Cansada de comida saudável. De boa música. Do que é "bom". Cansada, cansada, cansada mesmo da moça de óculos que inventei e dessa lua fatigante em Virgem. De ser crítica, auto-crítica e permanentemente insatisfeita.

A seca

A crueza da seca finalmente atingiu meus olhos com sua contundência radical. O cinzento das pastagens, o rio que não flui, a poeira que engasga o ar, a pele que emudece seu próprio suor. O verde esmaecido luta para ser bandeira, mas não consegue e pede "piedade, piedade, azul do céu sem fim". E engrosso o coro dos cipós retorcidos: "chuva, mulher espirituosa, faz misericórdia, cai sobre nós, enxarca a terra e promete-nos abundância". Ela fecha seus ouvidos, se faz de surda e segue sangrando os pés.
Nada mais triste que a negação da chuva, da umidade, do fluxo.

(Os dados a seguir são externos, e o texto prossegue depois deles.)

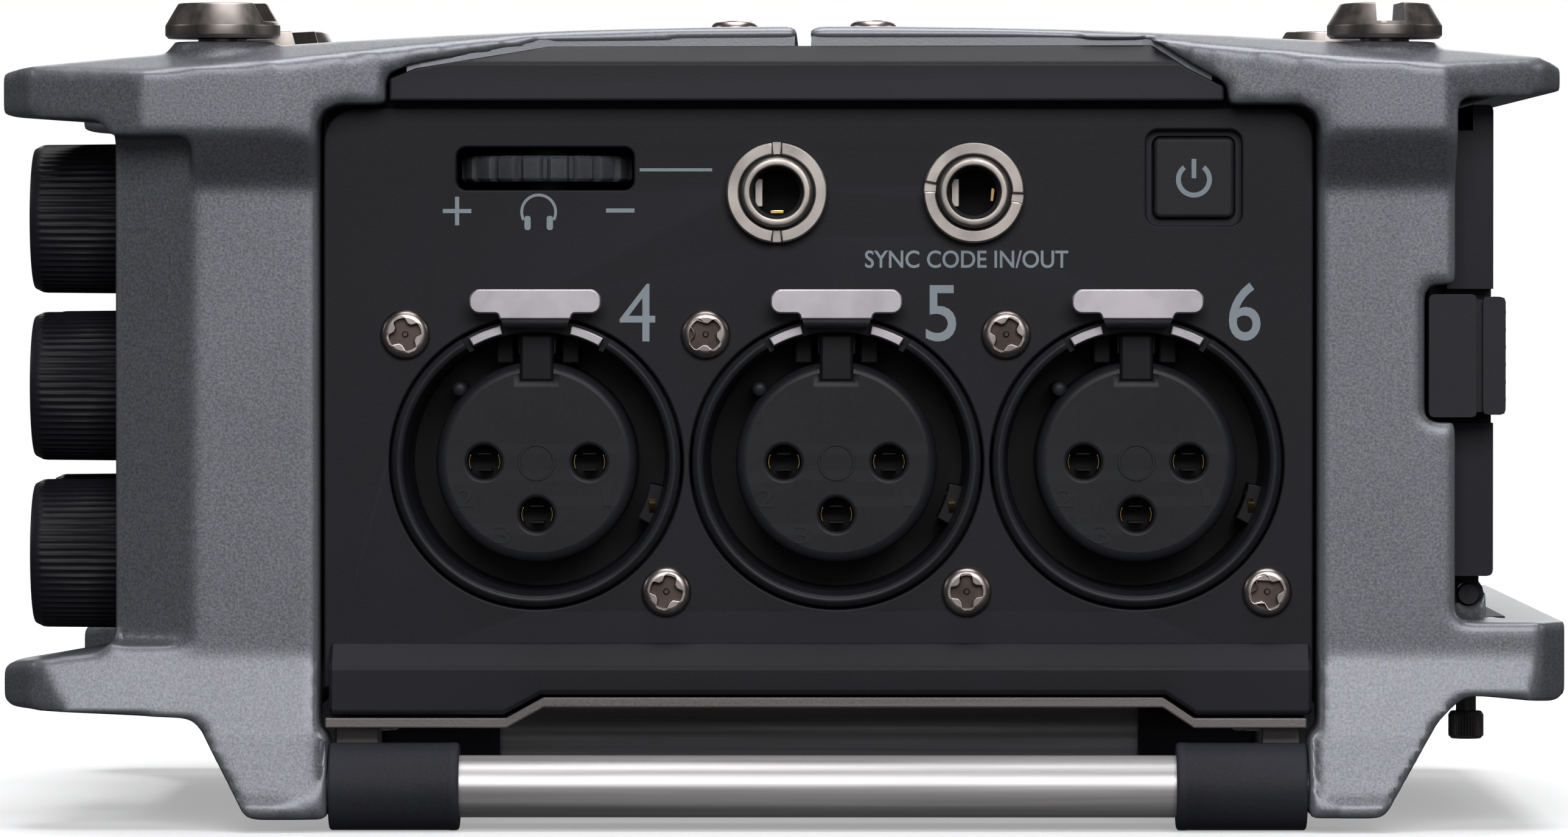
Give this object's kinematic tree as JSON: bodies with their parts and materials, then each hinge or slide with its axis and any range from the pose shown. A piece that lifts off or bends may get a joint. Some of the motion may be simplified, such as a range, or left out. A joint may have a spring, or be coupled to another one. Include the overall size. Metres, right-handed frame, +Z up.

A negação do rio - que não corre, que se evapora. O tempo parado pela poeira que sufoca. A terra e os pés cortados. A lágrima que não cai. A sede silenciosa e seca.

Dos azuis e do que os olhos não vêem

Ao cruzar de volta os morros azuis, inevitáveis saudades: aquele lugar me aponta um espelho d'água tão nítido, cujo movimento me desperta e desponta. Se de dia converso com as plantas e flores, me perco entre as rosas e sempre-vivas, bebo do suco doce da manga e da nudez nas águas do rio, de noite entonteço ante a escuridão, que me revela estrelas que não conheço, lança luz sobre a moça triste e acabrunhada - que a todo modo, tento ignorar a existência. Diante das lagoas escuras, cujo fundo não enxergo, a força incógnita das águas que não me revelam o que guardam ao fundo. A completa ignorância em torno da vontade dos homens. E diante daquilo que desconheço, a paralisia e a melancolia do medo. Nesse lugar sou a que sou: sensível, frágil, temente da noite, do desconhecido. Sou gentil, gosto do dia, amante da beleza e curiosa do profundo. Imaginativa e receptiva, mas medrosa e assustada. Aceito a bruxa que vive sob meus olhos. Aceito a minha missão de a tudo sentir muito. Aceito que o céu indiscutivelmente azul e o  vermelho gritante da estrada me sussurre aos ouvidos que não há ilusões. E que já não é tempo de Maya.